_Written exercise:_ Quote, please, the line with "piece('valve_stem', 'steel', valveStem());", the line with "bpy.context.scene.collection.objects.link(empty)", and every line between them, exactly and with nothing else.

┌────────

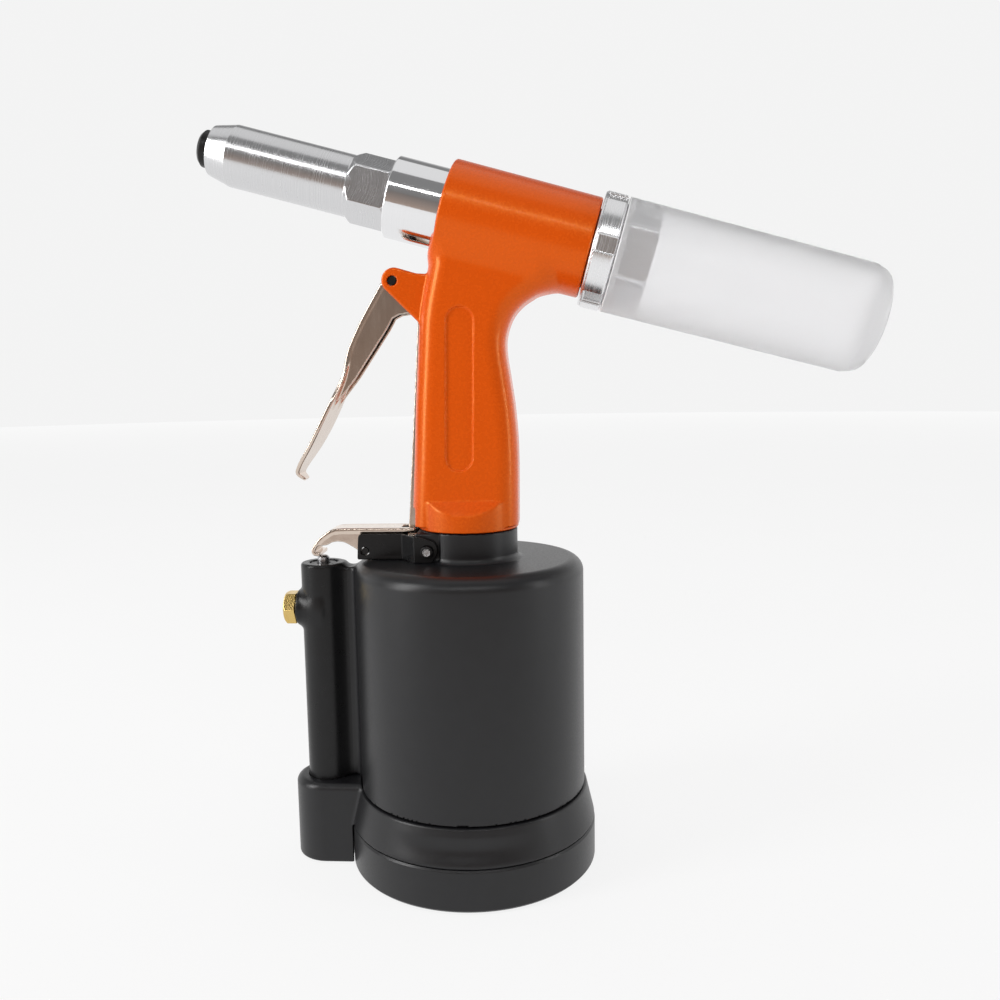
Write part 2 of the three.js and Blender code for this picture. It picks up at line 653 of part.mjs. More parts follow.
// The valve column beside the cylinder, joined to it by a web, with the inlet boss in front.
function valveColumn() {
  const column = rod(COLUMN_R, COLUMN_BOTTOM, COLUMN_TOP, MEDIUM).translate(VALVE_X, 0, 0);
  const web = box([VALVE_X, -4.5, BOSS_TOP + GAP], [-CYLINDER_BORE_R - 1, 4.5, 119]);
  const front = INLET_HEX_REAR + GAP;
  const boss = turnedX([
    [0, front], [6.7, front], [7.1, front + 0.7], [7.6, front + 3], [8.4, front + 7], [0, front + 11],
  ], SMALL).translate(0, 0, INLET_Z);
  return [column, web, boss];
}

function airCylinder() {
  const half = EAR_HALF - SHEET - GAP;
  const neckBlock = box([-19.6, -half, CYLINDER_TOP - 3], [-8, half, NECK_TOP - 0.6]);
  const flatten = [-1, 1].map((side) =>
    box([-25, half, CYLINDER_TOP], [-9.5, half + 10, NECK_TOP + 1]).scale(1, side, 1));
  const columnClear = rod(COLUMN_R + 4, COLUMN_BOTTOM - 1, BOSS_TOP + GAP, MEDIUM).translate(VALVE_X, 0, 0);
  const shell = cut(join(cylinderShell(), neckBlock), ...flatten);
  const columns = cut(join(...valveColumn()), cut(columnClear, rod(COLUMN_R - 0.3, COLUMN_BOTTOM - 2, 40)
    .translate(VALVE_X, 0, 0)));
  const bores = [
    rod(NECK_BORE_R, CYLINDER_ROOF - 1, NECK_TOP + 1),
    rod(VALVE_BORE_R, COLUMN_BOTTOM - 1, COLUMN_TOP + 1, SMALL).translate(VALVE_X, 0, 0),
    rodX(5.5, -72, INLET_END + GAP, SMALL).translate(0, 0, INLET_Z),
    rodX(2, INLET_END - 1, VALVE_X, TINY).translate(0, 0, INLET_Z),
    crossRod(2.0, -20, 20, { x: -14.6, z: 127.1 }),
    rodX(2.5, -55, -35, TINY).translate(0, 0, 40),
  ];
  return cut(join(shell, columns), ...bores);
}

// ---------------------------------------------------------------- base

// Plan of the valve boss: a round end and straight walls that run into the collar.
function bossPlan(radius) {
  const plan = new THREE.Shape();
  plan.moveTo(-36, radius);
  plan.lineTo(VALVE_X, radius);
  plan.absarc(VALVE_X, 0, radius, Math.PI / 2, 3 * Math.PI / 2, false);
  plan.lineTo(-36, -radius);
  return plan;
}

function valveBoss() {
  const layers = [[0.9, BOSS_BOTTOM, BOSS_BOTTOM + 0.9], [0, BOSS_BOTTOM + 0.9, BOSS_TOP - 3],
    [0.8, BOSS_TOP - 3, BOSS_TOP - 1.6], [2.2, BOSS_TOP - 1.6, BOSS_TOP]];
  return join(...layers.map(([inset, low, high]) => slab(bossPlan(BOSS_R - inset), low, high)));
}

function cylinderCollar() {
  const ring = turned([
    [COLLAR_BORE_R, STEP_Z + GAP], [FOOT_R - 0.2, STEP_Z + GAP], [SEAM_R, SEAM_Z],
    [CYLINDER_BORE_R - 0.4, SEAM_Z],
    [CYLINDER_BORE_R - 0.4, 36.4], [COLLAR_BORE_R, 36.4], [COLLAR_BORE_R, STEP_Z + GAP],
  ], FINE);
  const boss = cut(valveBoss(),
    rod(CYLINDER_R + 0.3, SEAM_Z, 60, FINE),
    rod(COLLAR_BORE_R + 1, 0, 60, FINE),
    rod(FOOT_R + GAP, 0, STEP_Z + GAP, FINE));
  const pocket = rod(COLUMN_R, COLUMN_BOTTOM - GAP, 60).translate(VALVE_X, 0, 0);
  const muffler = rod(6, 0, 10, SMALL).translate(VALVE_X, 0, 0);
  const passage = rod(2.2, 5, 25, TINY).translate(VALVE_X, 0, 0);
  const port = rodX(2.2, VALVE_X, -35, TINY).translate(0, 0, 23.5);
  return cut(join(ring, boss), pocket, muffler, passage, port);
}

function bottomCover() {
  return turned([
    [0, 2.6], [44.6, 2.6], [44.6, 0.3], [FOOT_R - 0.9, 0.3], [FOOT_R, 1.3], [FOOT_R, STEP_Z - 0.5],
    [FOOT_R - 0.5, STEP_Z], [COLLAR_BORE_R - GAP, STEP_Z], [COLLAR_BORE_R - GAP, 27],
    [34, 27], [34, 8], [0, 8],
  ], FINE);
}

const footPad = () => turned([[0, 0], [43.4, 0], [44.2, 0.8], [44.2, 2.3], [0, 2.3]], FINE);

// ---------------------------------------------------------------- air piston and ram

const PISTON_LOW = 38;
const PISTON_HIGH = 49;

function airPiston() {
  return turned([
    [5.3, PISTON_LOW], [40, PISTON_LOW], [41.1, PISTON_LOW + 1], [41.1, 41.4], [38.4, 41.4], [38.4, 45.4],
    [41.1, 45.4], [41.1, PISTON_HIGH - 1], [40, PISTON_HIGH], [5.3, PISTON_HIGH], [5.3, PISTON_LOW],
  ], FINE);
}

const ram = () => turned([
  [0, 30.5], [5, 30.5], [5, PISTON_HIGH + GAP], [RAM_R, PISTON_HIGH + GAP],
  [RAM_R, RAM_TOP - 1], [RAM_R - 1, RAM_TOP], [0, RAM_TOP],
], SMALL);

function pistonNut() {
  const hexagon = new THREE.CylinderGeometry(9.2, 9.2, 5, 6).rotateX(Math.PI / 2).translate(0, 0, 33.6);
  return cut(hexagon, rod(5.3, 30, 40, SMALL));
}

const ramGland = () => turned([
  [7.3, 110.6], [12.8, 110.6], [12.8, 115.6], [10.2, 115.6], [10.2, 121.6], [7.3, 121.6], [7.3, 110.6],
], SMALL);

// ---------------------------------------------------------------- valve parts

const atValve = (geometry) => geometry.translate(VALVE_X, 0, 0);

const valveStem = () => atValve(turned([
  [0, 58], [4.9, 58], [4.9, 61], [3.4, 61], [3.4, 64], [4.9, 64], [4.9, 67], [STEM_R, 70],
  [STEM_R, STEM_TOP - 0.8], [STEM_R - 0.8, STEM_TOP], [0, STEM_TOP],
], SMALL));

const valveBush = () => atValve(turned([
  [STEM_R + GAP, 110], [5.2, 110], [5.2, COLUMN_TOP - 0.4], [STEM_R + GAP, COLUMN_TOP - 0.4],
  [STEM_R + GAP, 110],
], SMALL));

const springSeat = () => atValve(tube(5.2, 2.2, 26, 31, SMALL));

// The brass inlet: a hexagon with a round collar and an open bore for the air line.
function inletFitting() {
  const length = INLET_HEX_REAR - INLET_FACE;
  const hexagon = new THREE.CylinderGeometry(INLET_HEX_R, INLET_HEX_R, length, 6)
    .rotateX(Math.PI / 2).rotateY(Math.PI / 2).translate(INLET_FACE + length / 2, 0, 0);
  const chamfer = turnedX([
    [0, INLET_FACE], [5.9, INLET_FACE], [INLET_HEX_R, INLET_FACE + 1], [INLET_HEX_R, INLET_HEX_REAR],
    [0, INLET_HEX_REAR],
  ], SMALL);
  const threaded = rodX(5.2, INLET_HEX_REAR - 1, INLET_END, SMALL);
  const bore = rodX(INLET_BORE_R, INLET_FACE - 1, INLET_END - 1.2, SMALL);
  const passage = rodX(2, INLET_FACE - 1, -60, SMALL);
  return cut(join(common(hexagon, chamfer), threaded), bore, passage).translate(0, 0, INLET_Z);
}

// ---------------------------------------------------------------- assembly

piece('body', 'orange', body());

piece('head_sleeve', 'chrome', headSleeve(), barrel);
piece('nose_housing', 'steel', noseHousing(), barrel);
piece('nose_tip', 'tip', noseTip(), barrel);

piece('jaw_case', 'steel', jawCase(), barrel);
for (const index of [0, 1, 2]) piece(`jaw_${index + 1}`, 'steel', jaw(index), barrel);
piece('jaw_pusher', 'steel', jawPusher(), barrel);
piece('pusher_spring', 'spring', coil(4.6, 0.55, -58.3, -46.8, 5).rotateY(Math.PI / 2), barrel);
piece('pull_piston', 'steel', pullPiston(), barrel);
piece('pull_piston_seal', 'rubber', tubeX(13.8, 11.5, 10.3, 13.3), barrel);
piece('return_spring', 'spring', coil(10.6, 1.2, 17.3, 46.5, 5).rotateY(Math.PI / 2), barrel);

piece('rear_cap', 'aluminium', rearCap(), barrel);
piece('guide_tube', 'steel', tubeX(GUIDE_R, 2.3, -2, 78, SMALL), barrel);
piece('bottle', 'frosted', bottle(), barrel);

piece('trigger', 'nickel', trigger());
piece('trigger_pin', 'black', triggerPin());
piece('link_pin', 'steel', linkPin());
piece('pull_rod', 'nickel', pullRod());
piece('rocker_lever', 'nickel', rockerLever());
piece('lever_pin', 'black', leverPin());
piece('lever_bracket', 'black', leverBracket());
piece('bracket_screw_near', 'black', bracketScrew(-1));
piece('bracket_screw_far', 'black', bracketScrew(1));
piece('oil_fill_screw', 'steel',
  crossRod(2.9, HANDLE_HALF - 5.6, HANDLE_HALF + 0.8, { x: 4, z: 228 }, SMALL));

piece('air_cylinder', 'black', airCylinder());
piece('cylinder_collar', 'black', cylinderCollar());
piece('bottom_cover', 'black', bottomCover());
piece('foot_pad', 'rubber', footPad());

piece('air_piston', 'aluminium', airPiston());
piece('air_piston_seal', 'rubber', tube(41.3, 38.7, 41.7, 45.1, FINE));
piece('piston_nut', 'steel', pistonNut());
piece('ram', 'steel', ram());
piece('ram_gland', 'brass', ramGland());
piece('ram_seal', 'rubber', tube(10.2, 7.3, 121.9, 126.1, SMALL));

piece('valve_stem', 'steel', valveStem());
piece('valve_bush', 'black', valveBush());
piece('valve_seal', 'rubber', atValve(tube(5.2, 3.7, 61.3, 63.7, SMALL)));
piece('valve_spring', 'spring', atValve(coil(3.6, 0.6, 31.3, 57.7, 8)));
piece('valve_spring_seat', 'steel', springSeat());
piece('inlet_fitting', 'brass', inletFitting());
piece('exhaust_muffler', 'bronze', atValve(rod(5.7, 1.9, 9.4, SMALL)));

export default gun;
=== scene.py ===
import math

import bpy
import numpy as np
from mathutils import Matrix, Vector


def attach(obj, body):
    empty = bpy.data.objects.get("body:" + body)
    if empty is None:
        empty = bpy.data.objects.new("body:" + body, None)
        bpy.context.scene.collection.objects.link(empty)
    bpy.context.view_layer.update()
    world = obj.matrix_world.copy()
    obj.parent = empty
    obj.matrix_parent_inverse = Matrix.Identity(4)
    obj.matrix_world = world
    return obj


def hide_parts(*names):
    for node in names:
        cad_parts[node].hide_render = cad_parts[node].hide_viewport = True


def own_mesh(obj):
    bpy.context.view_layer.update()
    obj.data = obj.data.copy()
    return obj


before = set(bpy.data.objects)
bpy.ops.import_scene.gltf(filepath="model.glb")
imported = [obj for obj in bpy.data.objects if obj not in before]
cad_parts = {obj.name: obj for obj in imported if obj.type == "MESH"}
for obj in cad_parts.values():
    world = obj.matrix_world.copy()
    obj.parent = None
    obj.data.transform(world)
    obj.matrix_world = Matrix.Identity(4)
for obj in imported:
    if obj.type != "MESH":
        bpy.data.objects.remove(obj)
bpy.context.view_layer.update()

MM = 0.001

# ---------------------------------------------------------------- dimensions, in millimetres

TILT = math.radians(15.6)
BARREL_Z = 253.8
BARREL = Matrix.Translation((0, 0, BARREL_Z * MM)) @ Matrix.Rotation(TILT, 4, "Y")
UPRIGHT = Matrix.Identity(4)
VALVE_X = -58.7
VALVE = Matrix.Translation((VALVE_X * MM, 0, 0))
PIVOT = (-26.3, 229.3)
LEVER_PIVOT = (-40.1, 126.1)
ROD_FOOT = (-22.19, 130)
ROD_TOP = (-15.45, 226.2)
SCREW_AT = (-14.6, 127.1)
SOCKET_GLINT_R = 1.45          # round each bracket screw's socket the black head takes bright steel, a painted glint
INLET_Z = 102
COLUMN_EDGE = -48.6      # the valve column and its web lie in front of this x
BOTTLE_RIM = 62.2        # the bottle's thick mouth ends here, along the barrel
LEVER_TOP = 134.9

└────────

_Task response:_
piece('valve_stem', 'steel', valveStem());
piece('valve_bush', 'black', valveBush());
piece('valve_seal', 'rubber', atValve(tube(5.2, 3.7, 61.3, 63.7, SMALL)));
piece('valve_spring', 'spring', atValve(coil(3.6, 0.6, 31.3, 57.7, 8)));
piece('valve_spring_seat', 'steel', springSeat());
piece('inlet_fitting', 'brass', inletFitting());
piece('exhaust_muffler', 'bronze', atValve(rod(5.7, 1.9, 9.4, SMALL)));

export default gun;
=== scene.py ===
import math

import bpy
import numpy as np
from mathutils import Matrix, Vector


def attach(obj, body):
    empty = bpy.data.objects.get("body:" + body)
    if empty is None:
        empty = bpy.data.objects.new("body:" + body, None)
        bpy.context.scene.collection.objects.link(empty)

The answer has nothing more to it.